RNA-seq normalization
Posted on August 29, 2016
RNA-seq Normalization
From a data analysis standpoint, PCA is used for studying one table of observations and variables with the main idea of transforming the observed variables into a set of new variables, the principal components, which are uncorrelated and explain the variation in the data. For this reason, PCA allows to reduce a “complex” data set to a lower dimension in order to reveal the structures or the dominant types of variations in both the observations and the variables.
Preliminaries
Throughout this post “read” refers to both single-end or paired-end reads. The concept of counting is the same with either type of read, as each read represents a fragment that was sequenced.
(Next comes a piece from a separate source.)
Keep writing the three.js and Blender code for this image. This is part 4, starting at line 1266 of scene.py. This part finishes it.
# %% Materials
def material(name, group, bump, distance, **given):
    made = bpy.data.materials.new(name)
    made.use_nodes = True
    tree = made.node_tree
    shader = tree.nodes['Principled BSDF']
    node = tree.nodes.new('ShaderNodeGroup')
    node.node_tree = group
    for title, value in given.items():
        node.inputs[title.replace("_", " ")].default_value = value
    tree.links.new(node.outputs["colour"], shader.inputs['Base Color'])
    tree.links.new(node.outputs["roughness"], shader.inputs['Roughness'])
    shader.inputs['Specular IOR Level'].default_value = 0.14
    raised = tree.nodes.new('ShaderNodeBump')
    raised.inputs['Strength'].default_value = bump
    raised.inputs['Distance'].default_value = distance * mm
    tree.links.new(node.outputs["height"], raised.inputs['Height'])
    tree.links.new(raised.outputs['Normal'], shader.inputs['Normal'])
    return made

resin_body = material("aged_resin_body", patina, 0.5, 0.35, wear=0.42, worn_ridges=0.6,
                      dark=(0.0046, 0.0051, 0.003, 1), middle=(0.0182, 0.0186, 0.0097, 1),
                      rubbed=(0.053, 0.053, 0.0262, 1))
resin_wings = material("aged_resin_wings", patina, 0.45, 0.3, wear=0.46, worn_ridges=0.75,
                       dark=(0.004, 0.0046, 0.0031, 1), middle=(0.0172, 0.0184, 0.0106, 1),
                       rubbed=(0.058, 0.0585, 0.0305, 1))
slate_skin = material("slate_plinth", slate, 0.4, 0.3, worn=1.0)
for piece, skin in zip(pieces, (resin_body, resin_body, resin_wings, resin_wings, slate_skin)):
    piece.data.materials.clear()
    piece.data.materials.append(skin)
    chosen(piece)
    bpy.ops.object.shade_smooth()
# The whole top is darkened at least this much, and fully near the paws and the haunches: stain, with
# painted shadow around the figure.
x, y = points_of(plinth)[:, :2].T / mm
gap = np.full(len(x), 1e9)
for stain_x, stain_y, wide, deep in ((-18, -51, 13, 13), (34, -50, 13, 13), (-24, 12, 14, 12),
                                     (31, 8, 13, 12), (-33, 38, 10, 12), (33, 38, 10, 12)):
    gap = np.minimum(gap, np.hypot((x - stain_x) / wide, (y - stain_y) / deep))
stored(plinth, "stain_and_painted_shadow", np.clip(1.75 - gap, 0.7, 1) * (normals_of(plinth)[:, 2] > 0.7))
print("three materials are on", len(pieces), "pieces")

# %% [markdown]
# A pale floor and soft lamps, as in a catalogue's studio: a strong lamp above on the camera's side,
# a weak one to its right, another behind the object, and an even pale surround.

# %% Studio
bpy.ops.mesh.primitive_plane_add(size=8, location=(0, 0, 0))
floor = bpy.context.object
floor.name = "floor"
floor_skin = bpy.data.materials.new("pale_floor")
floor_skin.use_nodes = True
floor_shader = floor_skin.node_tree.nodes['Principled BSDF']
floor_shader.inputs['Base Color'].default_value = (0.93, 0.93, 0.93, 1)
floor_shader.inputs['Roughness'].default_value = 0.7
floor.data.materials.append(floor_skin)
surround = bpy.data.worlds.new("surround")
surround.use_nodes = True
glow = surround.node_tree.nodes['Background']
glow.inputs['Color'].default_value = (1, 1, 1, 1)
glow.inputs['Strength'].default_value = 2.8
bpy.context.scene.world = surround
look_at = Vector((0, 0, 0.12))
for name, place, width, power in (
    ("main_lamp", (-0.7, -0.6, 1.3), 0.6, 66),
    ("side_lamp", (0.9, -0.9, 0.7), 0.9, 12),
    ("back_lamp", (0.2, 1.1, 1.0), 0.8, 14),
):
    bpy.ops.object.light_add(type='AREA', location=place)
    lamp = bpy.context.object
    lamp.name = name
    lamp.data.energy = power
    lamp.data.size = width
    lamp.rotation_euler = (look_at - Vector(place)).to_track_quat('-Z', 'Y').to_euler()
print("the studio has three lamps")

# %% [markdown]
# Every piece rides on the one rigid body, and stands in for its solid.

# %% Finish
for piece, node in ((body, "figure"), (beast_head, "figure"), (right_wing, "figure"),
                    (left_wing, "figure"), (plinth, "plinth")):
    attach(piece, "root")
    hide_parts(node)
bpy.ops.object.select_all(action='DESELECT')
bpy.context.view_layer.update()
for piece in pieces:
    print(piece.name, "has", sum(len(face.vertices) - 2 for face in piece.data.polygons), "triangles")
When saying “feature”, I’m referring to an expression feature, by which I mean a genomic region containing a sequence that can normally appear in an RNA-Seq experiment (e.g. gene, isoform, exon).
Finally, I use the random variable \(X_i\) to denote the counts you observe from a feature of interest i. Unfortunately, with alternative splicing you do not directly observe \(X_i\), so often \(E[X_i]\) is used, which is estimated using the EM algorithm by a method like eXpress, RSEM, Sailfish, Cufflinks, or one of many other tools.
Counts
“Counts” usually refers to the number of reads that align to a particular feature. I’ll refer to counts by the random variable X_i. These numbers are heavily dependent on two things: (1) the amount of fragments you sequenced (this is related to relative abundances) and (2) the length of the feature, or more appropriately, the effective length. Effective length refers to the number of possible start sites a feature could have generated a fragment of that particular length. In practice, the effective length is usually computed as:
\( {\widetilde{l}i} = l_i\) - \mu{FLD} + 1,
where $\mu_{FLD}$ is the mean of the fragment length distribution which was learned from the aligned read. If the abundance estimation method you’re using incorporates sequence bias modeling (such as eXpress or Cufflinks), the bias is often incorporated into the effective length by making the feature shorter or longer depending on the effect of the bias.
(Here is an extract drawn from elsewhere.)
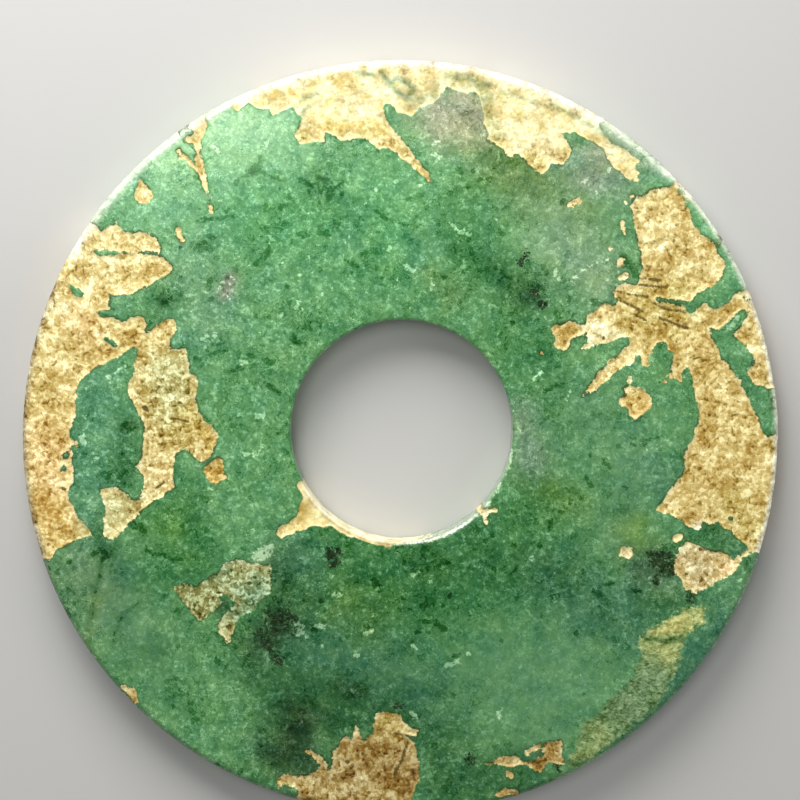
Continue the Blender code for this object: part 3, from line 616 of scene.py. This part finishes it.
MATRIX_CLOUDS = (
    # Painted highlight: the broad pale cloud across the top patches, where light floods the upper edge;
    # the small pale spots further on are the matrix's own
    ("ivory", 0.9, 7, (-20, 44), (-4, 45), (4, 45), (14, 43), (26, 40)),
    ("orange", 0.35, 1.2, (-9, 43.2)), ("honey", 0.5, 1.1, (-20, 45.8), (-16, 45.2), (-12, 44.8)),
    ("honey", 0.6, 0.9, (-8, 47.2), (-6.5, 47.2)), ("khaki", 0.6, 0.9, (-13.4, 40.1), (-12.4, 39.9)),
    ("honey", 0.9, 1.3, (-10.5, 41.6), (-7, 41), (-2.5, 40.8)),
    ("khaki", 0.5, 0.6, (-10.2, 41.4), (-8.6, 41)), ("khaki", 0.5, 0.6, (-4.6, 40.6), (-2.4, 40.4)),
    ("khaki", 0.35, 1, (0.5, 38.5), (3, 35.5)), ("khaki", 0.6, 1.1, (12.2, 39.6), (13.4, 38.6)),
    ("khaki", 0.7, 0.6, (15.6, 42.6)), ("khaki", 0.6, 0.9, (16.8, 37), (18.8, 36.2)),
    ("khaki", 0.6, 0.8, (22, 37.4)), ("khaki", 0.5, 0.7, (13.4, 44.8)), ("khaki", 0.5, 0.7, (25.5, 39.6)),
    ("khaki", 0.5, 0.7, (18.8, 40.9)), ("khaki", 0.5, 0.6, (20.6, 43.6)),
    ("brown", 0.6, 0.8, (20.2, 37.2)), ("brown", 0.5, 0.7, (14.2, 36.9)), ("khaki", 0.4, 1, (10.4, 47)),
    ("cream", 0.5, 5, (-36, 29), (-40, 24)), ("cream", 0.4, 3.5, (-46, 18), (-43, 25)),
    ("orange", 0.6, 1.6, (-42.5, 16.5), (-41, 14)), ("ivory", 0.9, 0.9, (-44.2, 17.4)),
    ("cream", 0.4, 5, (-46, 10), (-44, 13)), ("orange", 0.5, 4, (-47, -1), (-46.5, -6)),
    ("gold", 0.6, 4, (-47, -11)), ("grey", 0.8, 4, (-30, 9), (-30, 4)), ("khaki", 0.8, 2.4, (-28.5, 2.5)),
    ("cream", 0.6, 2.4, (-33, -3), (-33, -6)), ("gold", 0.8, 2.4, (-26, 0), (-25, -4.5)),
    ("grey", 0.6, 3, (-40, -11), (-37, -9)), ("olive", 0.95, 5, (-31.5, -18.5), (-28, -21), (-24, -24)),
    ("celadon", 1, 4, (-22.5, -16.5), (-18.5, -17)), ("cream", 0.5, 1.5, (-23.5, -15.2), (-19.5, -16)),
    ("moss", 0.6, 1.3, (-24.6, -18)), ("grey", 0.8, 1.5, (-21, -18), (-19.6, -17.2)),
    ("grey", 0.6, 1.2, (-26.3, -21.6), (-25.6, -23.4)),
    ("moss", 0.95, 2.2, (-20, -20), (-18.2, -20.5), (-21, -23)),
    ("celadon", 0.9, 1.2, (-18, -18), (-17, -18.6)),
    ("grey", 1, 1.08, (-23.3, -24.2), (-23.2, -26), (-22.8, -27.8)),
    ("celadon", 0.5, 0.7, (-23.8, -24.4)),
    ("olive", 0.8, 1.08, (-31.2, -18.6), (-28.6, -21.4), (-26.4, -23.4)),
    ("olive", 0.6, 1.08, (-29.4, -19), (-26.8, -20.4), (-25, -22)), ("olive", 0.7, 1.6, (-29.5, -19)),
    ("cream", 0.5, 4, (34, 27), (38, 23)), ("khaki", 0.6, 4, (36, 18), (33, 17)),
    ("tan", 0.6, 5, (42, 3), (43, -6)), ("khaki", 0.6, 3, (44, -9), (46, -12)),
    ("rosy", 0.9, 3.5, (39.5, -17)), ("brown", 0.6, 1.2, (-28, -1), (-26.4, -3)),
    ("khaki", 0.6, 2.5, (-25, -1), (-27, 1)), ("grey", 0.5, 2, (-39.4, -9.4)),
    ("orange", 0.7, 1.5, (44, -17)), ("cream", 0.6, 2, (39, -19.5)),
    ("brown", 0.95, 8, (-8, -44), (0, -43), (2, -48)), ("khaki", 0.6, 2.2, (-2, -37.4), (3.2, -38.6)),
    ("cream", 0.4, 1.2, (-0.5, -37.6), (2.5, -38)), ("brown", 0.7, 5, (14, -43), (21, -42)),
    ("honey", 0.8, 3, (-11, -9.5), (-14, -11)), ("cream", 0.7, 1, (-15, -12.5)),
    ("ivory", 1, 1.05, (11.2, -10)), ("ivory", 1, 1.05, (29.7, -15.3)),
    ("white", 0.8, 0.8, (39.4, -11.5)), ("ivory", 0.8, 1.5, (25.8, 13.4), (27.6, 14.4)),
    ("cream", 0.7, 1.4, (29.8, 32), (29.3, 28), (27.5, 25.2), (28.9, 23.4), (29.3, 21.6)),
    ("cream", 0.7, 1.2, (22.2, 30.9), (23.5, 31.5)), ("ivory", 0.6, 0.8, (28.6, 7), (31.5, 8.4)),
    ("khaki", 0.6, 1.5, (37.5, 16), (36, 20)), ("gold", 0.6, 2.5, (31, 4.5)),
    # The cream band along the bore's lower left lip is partly the matrix's colour and partly painted
    # highlight, and the white line at its very edge is painted highlight, where the lip faces the light
    ("cream", 0.8, 1.1, *lip_arc(205, 295, off=0.2)), ("dusk", 0.5, 0.2, *lip_arc(212, 280, off=0.5)),
    ("white", 0.8, 0.4, *lip_arc(205, 290, off=0)),
    ("lichen", 0.85, 0.4, (-2.5, 48.4), (-1.5, 46.9), (-0.1, 45.5), (1.2, 45), (1.6, 46.2), (0.5, 47.2),
        (-0.6, 47.4), (-1.3, 46.8)),
    ("lichen", 0.6, 0.5, (6.9, 47.9), (9.7, 47.8)), ("lichen", 0.5, 0.6, (9.8, 46.7), (11.1, 46.6)),
    ("lichen", 0.6, 0.3, (-14.1, 43.5), (-12.7, 44.8), (-10.8, 45.5)),
    ("lichen", 0.6, 0.3, (-13.2, 42.5), (-12, 43.8)), ("grey", 0.6, 0.5, (2.4, 48.7), (3.6, 49)),
    ("grey", 0.8, 1.5, (10.5, 44), (12, 41)), ("lichen", 0.8, 0.35, (-5.6, 48.3), (-3.5, 47.9)),
    ("lichen", 0.5, 1.6, (3, 45), (10, 45)), ("lichen", 0.7, 0.9, (27, 41), (31, 38.5), (34, 36)),
)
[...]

Since counts are NOT scaled by the length of the feature, all units in this category are not comparable within a sample without adjusting for the feature length. This means you can’t sum the counts over a set of features to get the expression of that set (e.g. you can’t sum isoform counts to get gene counts).
Counts are often used by differential expression methods since they are naturally represented by a counting model, such as a negative binomial (NB2).
####Effective counts
When eXpress came out, they began reporting “effective counts.” This is basically the same thing as standard counts, with the difference being that they are adjusted for the amount of bias in the experiment. To compute effective counts:
\( \text{effCounts}_i = X_i \cdot \dfrac{l_i}{\widetilde{l}_i} \).
The intuition here is that if the effective length is much shorter than the actual length, then in an experiment with no bias you would expect to see more counts. Thus, the effective counts are scaling the observed counts up.
####Counts per million
Counts per million (CPM) mapped reads are counts scaled by the number of fragments you sequenced (N) times one million. This unit is related to the FPKM without length normalization and a factor of 10^3:
\( \text{CPM}_i = \dfrac{X_i}{\dfrac{N}{10^6}} = \dfrac{X_i}{N}\cdot 10^6 \)
I’m not sure where this unit first appeared, but I’ve seen it used with edgeR and talked about briefly in the limma voom paper.